* start EXERCISE INPUT *

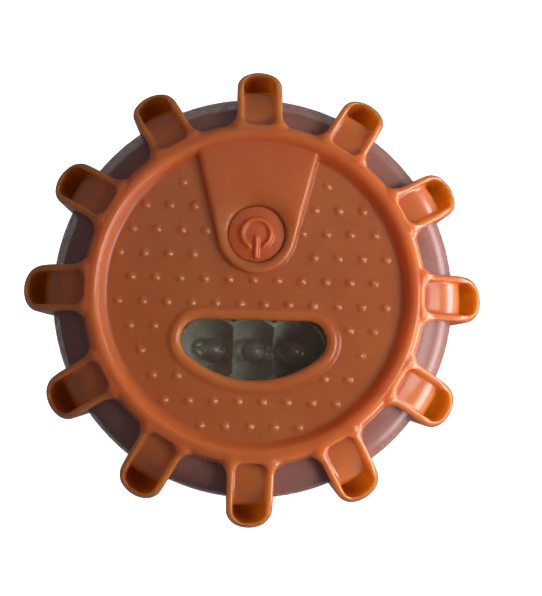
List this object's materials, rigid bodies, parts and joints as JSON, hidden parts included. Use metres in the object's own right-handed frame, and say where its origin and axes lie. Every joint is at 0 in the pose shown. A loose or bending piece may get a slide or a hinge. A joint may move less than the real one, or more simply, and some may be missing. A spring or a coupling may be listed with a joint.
{
  "type": "led safety flare",
  "caption": "Round LED road flare: smoky clear puck in an orange rubber jacket with lugs, push button, front spotlight window, magnet and folding wire hook on the back.",
  "frame": {"origin": "centre of the back, on the plane the flare rests on", "axes": "+Z out of the front face, +Y from the front window towards the power button, +X to the right seen from the front"},
  "size_m": [0.1056, 0.1056, 0.0335],
  "materials": {
    "orange_rubber": "soft satin moulded rubber, slightly translucent",
    "smoky_clear": "smoky clear polycarbonate, polished",
    "dark_shell": "fine textured ABS",
    "cover_plastic": "fine textured ABS",
    "seal_rubber": "smooth nitrile",
    "screw_steel": "zinc plated",
    "insert_brass": "turned",
    "board_laminate": "solder mask",
    "reflector_chrome": "vacuum metallised plastic",
    "tinned_wire": "tinned",
    "black_plastic": "moulded",
    "white_plastic": "moulded",
    "capacitor_sleeve": "shrink sleeve",
    "resistor_ceramic": "ceramic",
    "contact_nickel": "nickel plated",
    "cup_steel": "pressed and plated",
    "magnet_nickel": "nickel plated",
    "hook_wire": "stainless wire",
    "cell_wrap": "printed film over steel",
    "white_led_lens": "clear epoxy",
    "red_led_lens": "tinted epoxy"
  },
  "bodies": {
    "housing": {"base_housing": "dark_shell", "battery_1": "cell_wrap", "battery_2": "cell_wrap", "battery_3": "cell_wrap", "capacitor": "capacitor_sleeve", "clear_housing": "smoky_clear", "contact_plates": "contact_nickel", "contact_springs": "contact_nickel", "controller_chip": "black_plastic", "housing_screws": "screw_steel", "housing_seal": "seal_rubber", "main_board": "board_laminate", "resistors": "resistor_ceramic", "rubber_jacket": "orange_rubber", "screw_inserts": "insert_brass", "side_led_01": "red_led_lens", "side_led_02": "red_led_lens", "side_led_03": "red_led_lens", "side_led_04": "red_led_lens", "side_led_05": "red_led_lens", "side_led_06": "red_led_lens", "side_led_07": "red_led_lens", "side_led_08": "red_led_lens", "side_led_09": "red_led_lens", "side_led_10": "red_led_lens", "side_led_11": "red_led_lens", "side_led_12": "red_led_lens", "side_led_leads": "tinned_wire", "spot_led_1": "white_led_lens", "spot_led_2": "white_led_lens", "spot_led_3": "white_led_lens", "spot_led_leads": "tinned_wire", "spot_reflector": "reflector_chrome", "switch_body": "black_plastic"},
    "button": {"power_button": "orange_rubber"},
    "plunger": {"switch_plunger": "white_plastic"},
    "cover": {"battery_cover": "cover_plastic", "cover_seal": "seal_rubber", "cover_screws": "screw_steel", "magnet_cup": "cup_steel", "magnet": "magnet_nickel"},
    "hook": {"hook": "hook_wire"}
  },
  "joints": [
    {"name": "button_press", "type": "slide", "parent": "housing", "child": "button", "axis": [0, 0, -1], "range_m": [0, 0.0008], "stiffness_N_per_m": 2500},
    {"name": "switch_press", "type": "slide", "parent": "housing", "child": "plunger", "axis": [0, 0, -1], "range_m": [0, 0.00025], "stiffness_N_per_m": 500},
    {"name": "hook_fold", "type": "hinge", "parent": "housing", "child": "hook", "pos_m": [0, 0.016, 0.0024], "axis": [1, 0, 0], "range_deg": [0, 100]},
    {"name": "cover_lift", "type": "slide", "parent": "housing", "child": "cover", "axis": [0, 0, -1], "range_m": [0, 0.025]}
  ],
  "couplings": [
    {"joint": "switch_press", "follows": "button_press", "ratio": 0.3125}
  ]
}
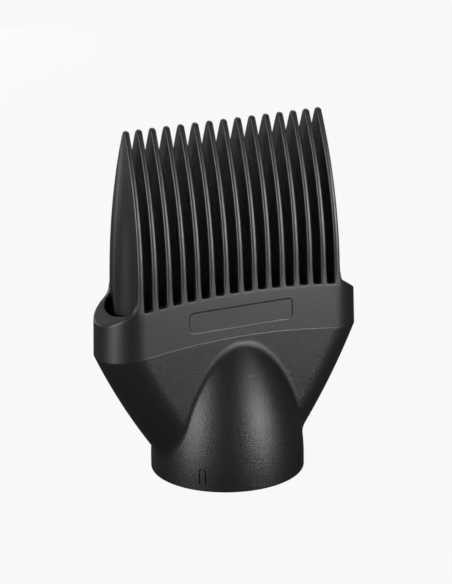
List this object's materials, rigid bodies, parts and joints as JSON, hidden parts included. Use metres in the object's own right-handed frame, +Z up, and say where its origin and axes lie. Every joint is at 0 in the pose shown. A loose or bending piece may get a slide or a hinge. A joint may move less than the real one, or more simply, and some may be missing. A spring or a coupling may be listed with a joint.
{
  "type": "hair dryer comb nozzle",
  "caption": "Comb nozzle for a hair dryer: a round push-on collar swells into a flat fan-shaped duct, and plate teeth across the duct's mouth part the hair in the air stream.",
  "frame": {"origin": "middle of the collar's rim, on the plane that the rim stands on", "axes": "+Z up along the collar's axis towards the tips of the teeth, +X along the row of teeth, +Y through the broad faces"},
  "size_m": [0.092, 0.051, 0.1182],
  "materials": {
    "plastic": "satin, black; fine matte grain below the seam"
  },
  "bodies": {
    "root": {"comb_nozzle": "plastic"}
  },
  "joints": []
}
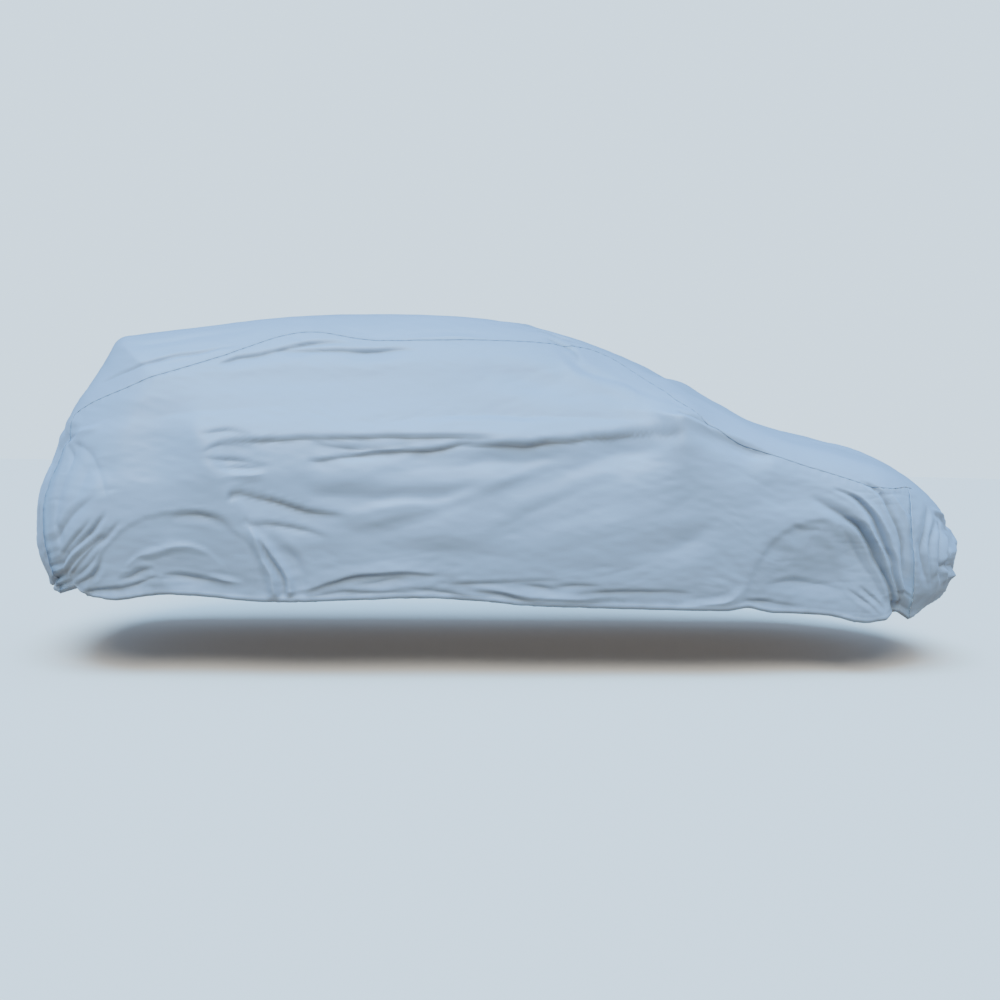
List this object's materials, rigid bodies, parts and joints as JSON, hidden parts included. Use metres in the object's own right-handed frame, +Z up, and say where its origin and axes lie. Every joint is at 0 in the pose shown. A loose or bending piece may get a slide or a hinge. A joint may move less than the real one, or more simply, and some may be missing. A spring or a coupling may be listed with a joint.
{
  "type": "car cover",
  "caption": "Fitted cloth cover for a small hatchback, sewn from a long centre panel and a panel for each side, hanging open below with a gathered elastic hem.",
  "frame": {"origin": "on the underside of the cover's roof at its highest point, on the car's middle line, where the car's roof holds it up", "axes": "+X towards the nose of the covered car, +Y towards its left side, +Z up"},
  "size_m": [4.0293, 1.7755, 1.2613],
  "materials": {
    "centre_cloth": "silver-blue coated polyester cloth with a soft sheen",
    "side_cloth": "silver-blue coated polyester cloth with a soft sheen"
  },
  "bodies": {
    "root": {"centre_panel": "centre_cloth", "side_panel_near": "side_cloth", "side_panel_far": "side_cloth"}
  },
  "joints": []
}
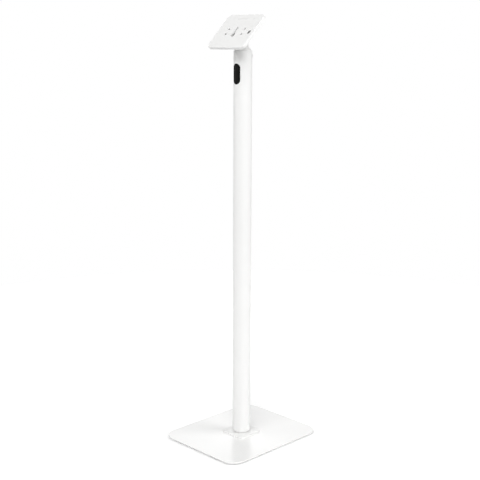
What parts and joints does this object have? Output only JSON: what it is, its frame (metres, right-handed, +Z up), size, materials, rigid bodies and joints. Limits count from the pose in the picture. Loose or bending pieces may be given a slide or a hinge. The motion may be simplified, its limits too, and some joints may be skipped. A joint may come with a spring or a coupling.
{
  "type": "tablet floor stand",
  "caption": "Slim floor stand for a tablet enclosure: round pole on a flat rounded base plate, hollow for the cable, with a mount plate that tilts at the top.",
  "frame": {"origin": "on the floor, at the middle of the base plate, on the pole's axis", "axes": "+Z up along the pole; -Y towards the person who uses it, which is the side that the cable port and the mount plate face; +X to that person's right"},
  "size_m": [0.288, 0.345, 1.1782],
  "materials": {
    "white_gloss_coat": "gloss powder coat on steel",
    "white_coat": "satin powder coat on steel",
    "white_screw": "white lacquered screw head",
    "black_rubber": "matt moulded rubber",
    "black_plastic": "fine-grained moulded plastic",
    "bare_aluminium": "turned",
    "zinc_steel": "bright zinc plate",
    "natural_nylon": "natural nylon sheet"
  },
  "bodies": {
    "stand": {"base_plate": "white_gloss_coat", "base_feet": "black_rubber", "foot_flange": "white_coat", "foot_plug": "white_coat", "base_screws": "zinc_steel", "pole_tube": "white_coat", "port_grommet": "black_rubber", "port_cover": "black_plastic", "top_plug": "bare_aluminium", "plug_screws": "white_screw", "neck_washer": "zinc_steel", "ring_nut": "zinc_steel", "pole_cap": "white_coat", "neck_post": "white_coat", "neck_bushing": "black_plastic", "friction_washers": "natural_nylon", "spring_washers": "zinc_steel", "pivot_screws": "zinc_steel"},
    "head": {"tilt_bracket": "white_coat", "mount_plate": "white_coat", "plate_back": "white_coat"}
  },
  "joints": [
    {"name": "head_tilt", "type": "hinge", "parent": "stand", "child": "head", "pos_m": [0, 0, 1.12], "axis": [1, 0, 0], "range_deg": [-30, 30]}
  ]
}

* end EXERCISE INPUT *

**WHAT TO PRODUCE:** Output all of the data above without any alteration.

**RESULT BELOW:**
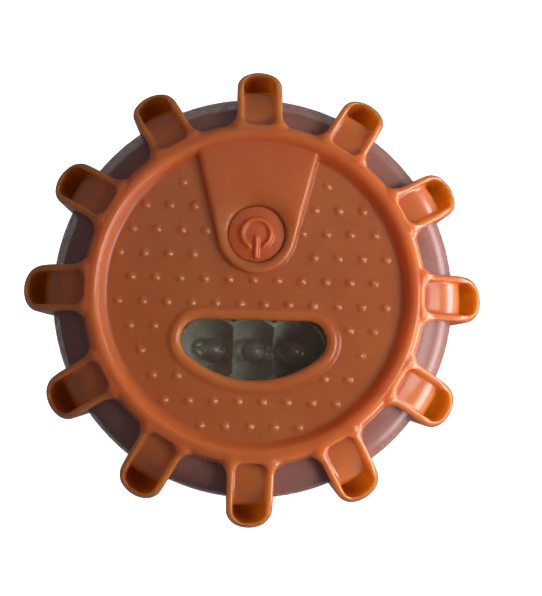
List this object's materials, rigid bodies, parts and joints as JSON, hidden parts included. Use metres in the object's own right-handed frame, and say where its origin and axes lie. Every joint is at 0 in the pose shown. A loose or bending piece may get a slide or a hinge. A joint may move less than the real one, or more simply, and some may be missing. A spring or a coupling may be listed with a joint.
{
  "type": "led safety flare",
  "caption": "Round LED road flare: smoky clear puck in an orange rubber jacket with lugs, push button, front spotlight window, magnet and folding wire hook on the back.",
  "frame": {"origin": "centre of the back, on the plane the flare rests on", "axes": "+Z out of the front face, +Y from the front window towards the power button, +X to the right seen from the front"},
  "size_m": [0.1056, 0.1056, 0.0335],
  "materials": {
    "orange_rubber": "soft satin moulded rubber, slightly translucent",
    "smoky_clear": "smoky clear polycarbonate, polished",
    "dark_shell": "fine textured ABS",
    "cover_plastic": "fine textured ABS",
    "seal_rubber": "smooth nitrile",
    "screw_steel": "zinc plated",
    "insert_brass": "turned",
    "board_laminate": "solder mask",
    "reflector_chrome": "vacuum metallised plastic",
    "tinned_wire": "tinned",
    "black_plastic": "moulded",
    "white_plastic": "moulded",
    "capacitor_sleeve": "shrink sleeve",
    "resistor_ceramic": "ceramic",
    "contact_nickel": "nickel plated",
    "cup_steel": "pressed and plated",
    "magnet_nickel": "nickel plated",
    "hook_wire": "stainless wire",
    "cell_wrap": "printed film over steel",
    "white_led_lens": "clear epoxy",
    "red_led_lens": "tinted epoxy"
  },
  "bodies": {
    "housing": {"base_housing": "dark_shell", "battery_1": "cell_wrap", "battery_2": "cell_wrap", "battery_3": "cell_wrap", "capacitor": "capacitor_sleeve", "clear_housing": "smoky_clear", "contact_plates": "contact_nickel", "contact_springs": "contact_nickel", "controller_chip": "black_plastic", "housing_screws": "screw_steel", "housing_seal": "seal_rubber", "main_board": "board_laminate", "resistors": "resistor_ceramic", "rubber_jacket": "orange_rubber", "screw_inserts": "insert_brass", "side_led_01": "red_led_lens", "side_led_02": "red_led_lens", "side_led_03": "red_led_lens", "side_led_04": "red_led_lens", "side_led_05": "red_led_lens", "side_led_06": "red_led_lens", "side_led_07": "red_led_lens", "side_led_08": "red_led_lens", "side_led_09": "red_led_lens", "side_led_10": "red_led_lens", "side_led_11": "red_led_lens", "side_led_12": "red_led_lens", "side_led_leads": "tinned_wire", "spot_led_1": "white_led_lens", "spot_led_2": "white_led_lens", "spot_led_3": "white_led_lens", "spot_led_leads": "tinned_wire", "spot_reflector": "reflector_chrome", "switch_body": "black_plastic"},
    "button": {"power_button": "orange_rubber"},
    "plunger": {"switch_plunger": "white_plastic"},
    "cover": {"battery_cover": "cover_plastic", "cover_seal": "seal_rubber", "cover_screws": "screw_steel", "magnet_cup": "cup_steel", "magnet": "magnet_nickel"},
    "hook": {"hook": "hook_wire"}
  },
  "joints": [
    {"name": "button_press", "type": "slide", "parent": "housing", "child": "button", "axis": [0, 0, -1], "range_m": [0, 0.0008], "stiffness_N_per_m": 2500},
    {"name": "switch_press", "type": "slide", "parent": "housing", "child": "plunger", "axis": [0, 0, -1], "range_m": [0, 0.00025], "stiffness_N_per_m": 500},
    {"name": "hook_fold", "type": "hinge", "parent": "housing", "child": "hook", "pos_m": [0, 0.016, 0.0024], "axis": [1, 0, 0], "range_deg": [0, 100]},
    {"name": "cover_lift", "type": "slide", "parent": "housing", "child": "cover", "axis": [0, 0, -1], "range_m": [0, 0.025]}
  ],
  "couplings": [
    {"joint": "switch_press", "follows": "button_press", "ratio": 0.3125}
  ]
}
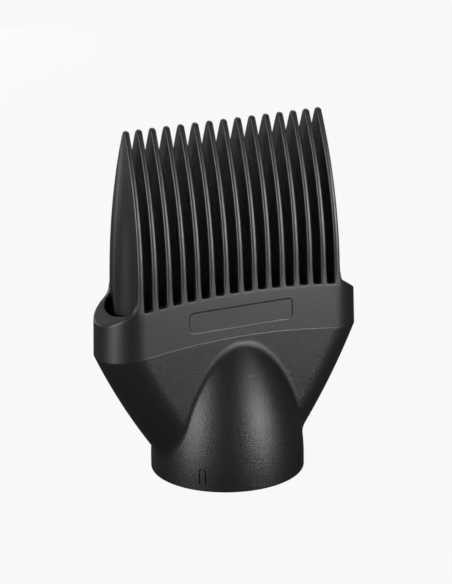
List this object's materials, rigid bodies, parts and joints as JSON, hidden parts included. Use metres in the object's own right-handed frame, +Z up, and say where its origin and axes lie. Every joint is at 0 in the pose shown. A loose or bending piece may get a slide or a hinge. A joint may move less than the real one, or more simply, and some may be missing. A spring or a coupling may be listed with a joint.
{
  "type": "hair dryer comb nozzle",
  "caption": "Comb nozzle for a hair dryer: a round push-on collar swells into a flat fan-shaped duct, and plate teeth across the duct's mouth part the hair in the air stream.",
  "frame": {"origin": "middle of the collar's rim, on the plane that the rim stands on", "axes": "+Z up along the collar's axis towards the tips of the teeth, +X along the row of teeth, +Y through the broad faces"},
  "size_m": [0.092, 0.051, 0.1182],
  "materials": {
    "plastic": "satin, black; fine matte grain below the seam"
  },
  "bodies": {
    "root": {"comb_nozzle": "plastic"}
  },
  "joints": []
}
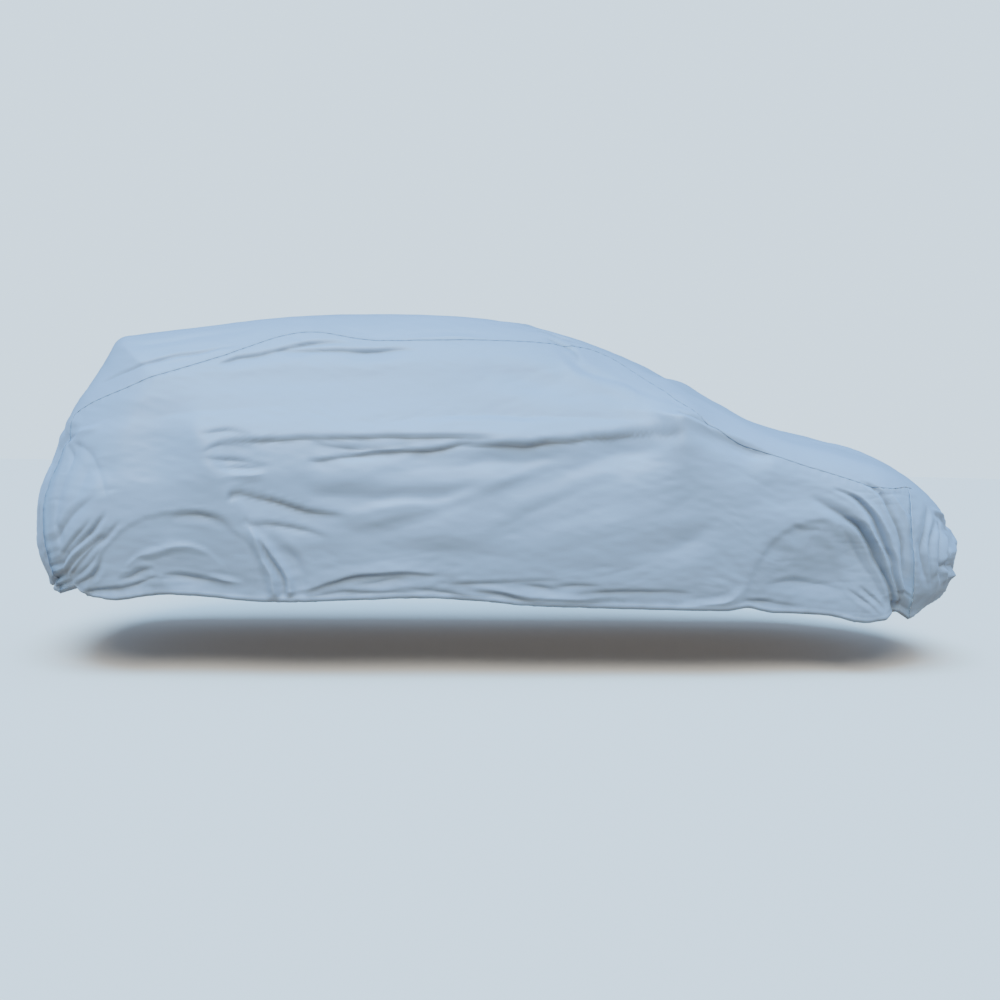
List this object's materials, rigid bodies, parts and joints as JSON, hidden parts included. Use metres in the object's own right-handed frame, +Z up, and say where its origin and axes lie. Every joint is at 0 in the pose shown. A loose or bending piece may get a slide or a hinge. A joint may move less than the real one, or more simply, and some may be missing. A spring or a coupling may be listed with a joint.
{
  "type": "car cover",
  "caption": "Fitted cloth cover for a small hatchback, sewn from a long centre panel and a panel for each side, hanging open below with a gathered elastic hem.",
  "frame": {"origin": "on the underside of the cover's roof at its highest point, on the car's middle line, where the car's roof holds it up", "axes": "+X towards the nose of the covered car, +Y towards its left side, +Z up"},
  "size_m": [4.0293, 1.7755, 1.2613],
  "materials": {
    "centre_cloth": "silver-blue coated polyester cloth with a soft sheen",
    "side_cloth": "silver-blue coated polyester cloth with a soft sheen"
  },
  "bodies": {
    "root": {"centre_panel": "centre_cloth", "side_panel_near": "side_cloth", "side_panel_far": "side_cloth"}
  },
  "joints": []
}
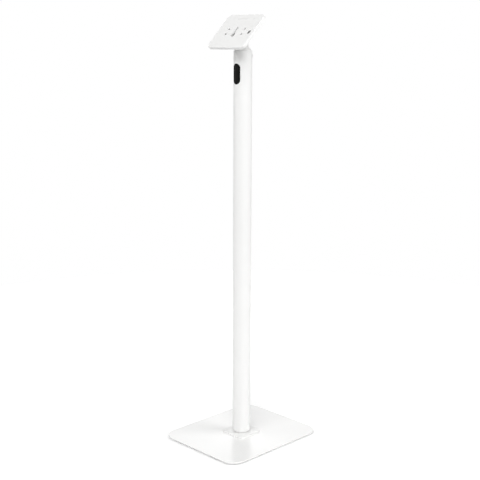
What parts and joints does this object have? Output only JSON: what it is, its frame (metres, right-handed, +Z up), size, materials, rigid bodies and joints. Limits count from the pose in the picture. Loose or bending pieces may be given a slide or a hinge. The motion may be simplified, its limits too, and some joints may be skipped. A joint may come with a spring or a coupling.
{
  "type": "tablet floor stand",
  "caption": "Slim floor stand for a tablet enclosure: round pole on a flat rounded base plate, hollow for the cable, with a mount plate that tilts at the top.",
  "frame": {"origin": "on the floor, at the middle of the base plate, on the pole's axis", "axes": "+Z up along the pole; -Y towards the person who uses it, which is the side that the cable port and the mount plate face; +X to that person's right"},
  "size_m": [0.288, 0.345, 1.1782],
  "materials": {
    "white_gloss_coat": "gloss powder coat on steel",
    "white_coat": "satin powder coat on steel",
    "white_screw": "white lacquered screw head",
    "black_rubber": "matt moulded rubber",
    "black_plastic": "fine-grained moulded plastic",
    "bare_aluminium": "turned",
    "zinc_steel": "bright zinc plate",
    "natural_nylon": "natural nylon sheet"
  },
  "bodies": {
    "stand": {"base_plate": "white_gloss_coat", "base_feet": "black_rubber", "foot_flange": "white_coat", "foot_plug": "white_coat", "base_screws": "zinc_steel", "pole_tube": "white_coat", "port_grommet": "black_rubber", "port_cover": "black_plastic", "top_plug": "bare_aluminium", "plug_screws": "white_screw", "neck_washer": "zinc_steel", "ring_nut": "zinc_steel", "pole_cap": "white_coat", "neck_post": "white_coat", "neck_bushing": "black_plastic", "friction_washers": "natural_nylon", "spring_washers": "zinc_steel", "pivot_screws": "zinc_steel"},
    "head": {"tilt_bracket": "white_coat", "mount_plate": "white_coat", "plate_back": "white_coat"}
  },
  "joints": [
    {"name": "head_tilt", "type": "hinge", "parent": "stand", "child": "head", "pos_m": [0, 0, 1.12], "axis": [1, 0, 0], "range_deg": [-30, 30]}
  ]
}